The offers and concurrent consent solicitation expired at 11 a.m. ET on Nov. 17.

Because the company received consents from holders of more than 90% of the securities, it executed a supplemental indenture.

The offer for Korreden's notes due 2014 was held by its parent company, Qualis SCA, while the offer for the exchangeables was conducted by Lamart Investment SA, an affiliate of Qualis.

Prior to the launch of the offers, Qualis, Lamart and their affiliates owned €12,428,135 of the senior notes, representing 15.67% of the outstanding amount, and €31,881,000, or 14.62%, of the exchangeables.

At the early deadline on Nov. 2, holders had tendered €61,892,393 of the notes and €181,632,000 of the exchangeables.

The companies offered €592.50 per €1,000 principal amount of regular notes and €50.00 per €1,000 principal amount of exchangeables.

The €592.50 price for the regular notes includes an early tender premium of €30.00 for each note tendered with consents by noon ET on Nov. 2, the early tender deadline.

As reported, Nov. 1 was an interest payment date for the regular notes, so holders who tendered will receive accrued interest from Nov. 1 up to but excluding the settlement date, which is anticipated for Nov. 21.

Holders of regular notes who also own exchangeables could only tender their regular notes if they also tendered all their exchangeables, and holders of exchangeables who also own regular notes could tender their exchangeables without tendering their regular notes.

Consent solicitation

Korreden solicited consents from the holders of the regular notes to some amendments to the indenture that would (a) eliminate or modify substantially all of the restrictive covenants relating to the company and its restricted subsidiaries, some reporting obligations and some events of default and related provisions and (b) release the collateral securing the notes and eliminate the covenants relating to security.

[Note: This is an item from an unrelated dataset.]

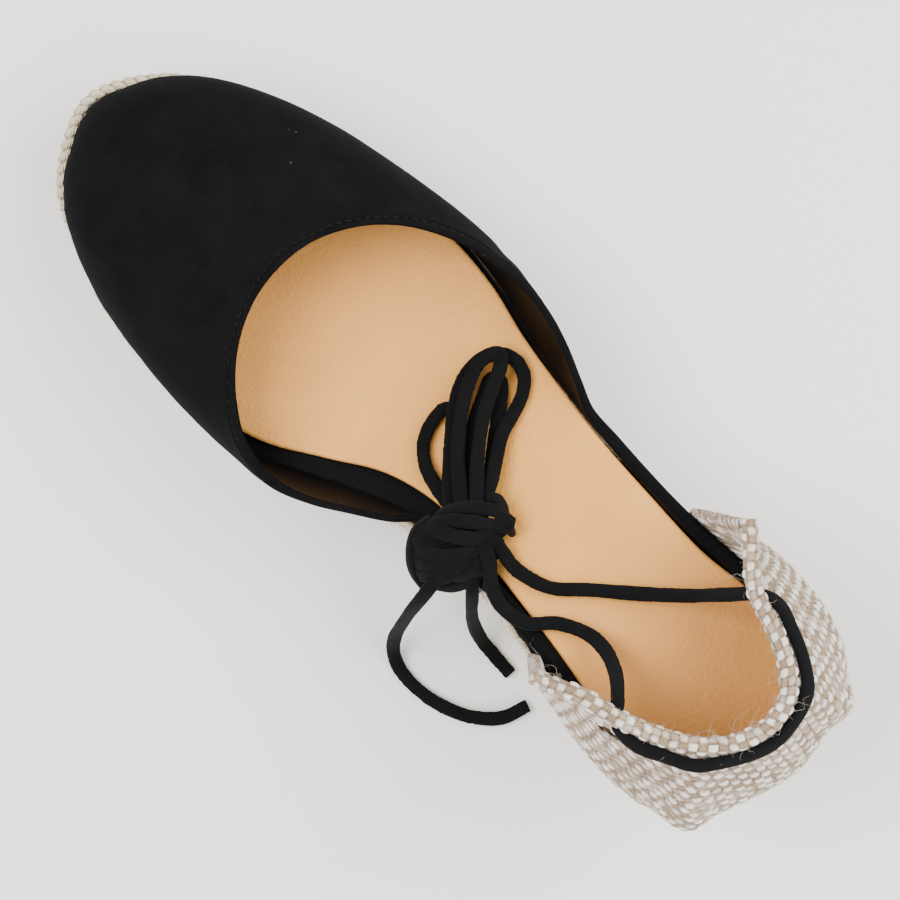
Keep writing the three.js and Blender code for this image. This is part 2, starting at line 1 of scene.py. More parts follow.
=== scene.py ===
"""Espadrille, right shoe: jute wedge sole, tan insole, black suede upper, woven heel counter and lace."""

import logging
import math
from dataclasses import dataclass
from enum import Enum

import bpy
import numpy as np
from mathutils import Matrix, Vector

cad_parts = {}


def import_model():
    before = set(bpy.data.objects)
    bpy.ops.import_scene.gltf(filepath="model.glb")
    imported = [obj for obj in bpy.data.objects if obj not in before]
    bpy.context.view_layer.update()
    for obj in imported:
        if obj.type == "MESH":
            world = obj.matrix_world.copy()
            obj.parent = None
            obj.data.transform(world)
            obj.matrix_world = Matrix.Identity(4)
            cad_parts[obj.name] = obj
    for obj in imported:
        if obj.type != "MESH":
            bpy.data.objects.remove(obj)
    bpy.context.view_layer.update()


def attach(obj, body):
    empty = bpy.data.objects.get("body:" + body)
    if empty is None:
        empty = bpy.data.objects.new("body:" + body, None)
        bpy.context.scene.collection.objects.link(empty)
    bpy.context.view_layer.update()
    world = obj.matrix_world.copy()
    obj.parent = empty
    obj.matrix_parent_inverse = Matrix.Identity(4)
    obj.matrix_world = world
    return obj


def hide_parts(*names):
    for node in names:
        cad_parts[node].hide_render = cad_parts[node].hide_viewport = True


MM = 0.001
LOG = logging.getLogger("espadrille")

# The shoe's sizes, in millimetres, as in the part.
PLATFORM = 18.0
HEEL_RISE = 40.0
RAMP_FRONT = 32.0
RAMP_LENGTH = 112.0
TOE_SPRING = 6.0
SPRING_START = 55.0
BED_SPRING = 5.0
TOE_Y = 120.0
HEEL_Y = -118.0
TOE_X = -4.0
HEEL_X = 1.0
GAP = 0.4
INSOLE = 2.8
GROUND_TOE_Y = 116.0
GROUND_HEEL_Y = -113.0
INSOLE_TOE_Y = 113.5
INSOLE_HEEL_Y = -112.0


class BraidRow(Enum):
    """How a row of braid runs: along the sole's top edge, or lying flat above the ground."""

    EDGE = "edge"
    LYING = "lying"


@dataclass(frozen=True)
class Table:
    """Rows of sizes under named columns. The first column orders the rows.

    Args:
        names: The columns' names, parted by spaces.
        rows: The rows.
    """

    names: str
    rows: tuple[tuple[float, ...], ...]

    def column(self, name: str) -> np.ndarray:
        """One column as an array."""
        place = self.names.split().index(name)
        return np.array([row[place] for row in self.rows], float)

    def at(self, name: str, where: np.ndarray) -> np.ndarray:
        """Smooth value of a column between the rows.

        Args:
            name: The column.
            where: Places on the first column.

        Returns:
            One value for each place.
        """
        keys = self.column(self.names.split()[0])
        values = self.column(name)
        last = len(keys) - 1
        low = np.maximum(np.arange(len(keys)) - 1, 0)
        high = np.minimum(np.arange(len(keys)) + 1, last)
        slope = (values[high] - values[low]) / (keys[high] - keys[low])
        i = np.clip(np.searchsorted(keys, where, "left") - 1, 0, last - 1)
        span = keys[i + 1] - keys[i]
        t = np.clip((where - keys[i]) / span, 0, 1)
        swing = slope[i] * t * (1 - t) ** 2 - slope[i + 1] * t * t * (1 - t)
        return values[i] + (values[i + 1] - values[i]) * t * t * (3 - 2 * t) + swing * span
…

The company offered a consent fee of €0.01 per €1,000 principal amount of notes for which consents were delivered.

In order to remove the restrictive covenants, the company needed consents from the holders of at least 50.1% of the principal amount of outstanding notes. To release the collateral, it needed consents from the holders of at least 90% of the outstanding notes.

The tender offers were subject to the receipt of consents and tenders for at least 50.1% of the outstanding regular notes and the receipt of tenders for an amount of exchangeables that, together with the exchangeables that Lamart and its affiliates currently hold, represents at least 75% of the principal amount of outstanding exchangeables.

Under a lock-up agreement, holders who together hold or beneficially own 49.5% of the regular notes and 49.6% of the exchangeables previously agreed to deliver consents and tender their exchangeables.

However, one of the investors, who holds 4.5% of the regular notes and 4.5% of the exchangeables, already reserved the right not to deliver its consents or tender its exchangeables.

Rothschild & Cie assisted Qualis and Lamart with the communication of the offers to holders.

The consent solicitation agent and tender agent was Law Debenture Trust Co. of New York (212 750-6474, james.jones@lawdeb.com or gregg.weissman@lawdeb.com).

Korreden is a real estate holding company based in Paris. It started the offers on Oct. 20.